→ Dataset excerpt:

** Start **

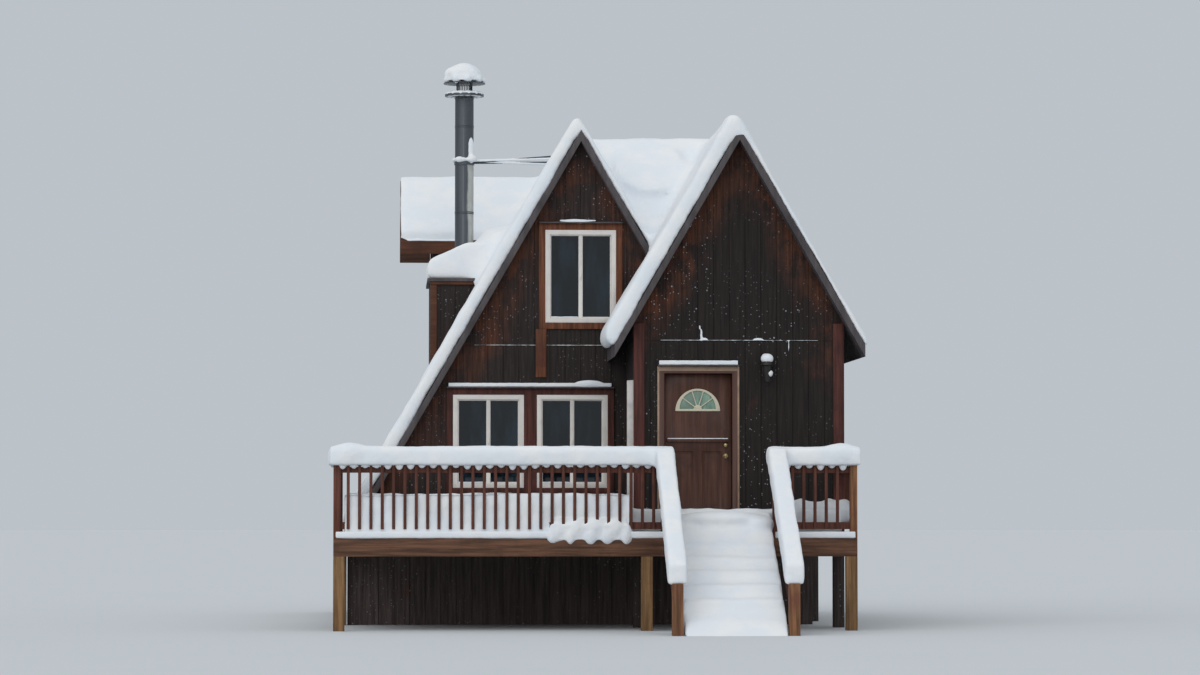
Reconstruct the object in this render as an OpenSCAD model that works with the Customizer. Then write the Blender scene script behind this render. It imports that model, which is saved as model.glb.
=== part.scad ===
// Alpine chalet in millimetres, +Z up: an A-frame house, a gabled entry wing, two side
// dormers, a deck on posts with railings and a stair, and the snow that lies on them.
// X runs to the right as seen from the front, and Y runs to the back. The origin is on the
// ground under the front wall of the main house, on the centreline of the A-frame.

/* [Roofs and walls] */
// Thickness of the roof decks
roof_t = 75; // [60:5:160]
// Thickness of the outside walls
wall_t = 150; // [100:5:180]
// Height of the house floor above the ground
floor_h = 1230; // [1180:10:1400]
// Thickness of the floor platforms
floor_t = 180; // [120:10:240]

/* [Main house] */
// Height of the main ridge above the ground
main_ridge_h = 6490; // [6380:10:6800]
// Distance of each roof foot from the line under the main ridge
main_half_w = 3140; // [3080:5:3180]
// Length of the main house from front wall to back wall
main_len = 7300; // [6600:50:9000]
// How far the main roof runs past its end walls
main_overhang = 150; // [80:10:300]
// How far the roof feet stand out past the skirt walls
skirt_inset = 90; // [40:5:110]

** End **

→ The task: Say how many lines of the data include the word "that". Respond with the number alone.

→ Answer to this task: 2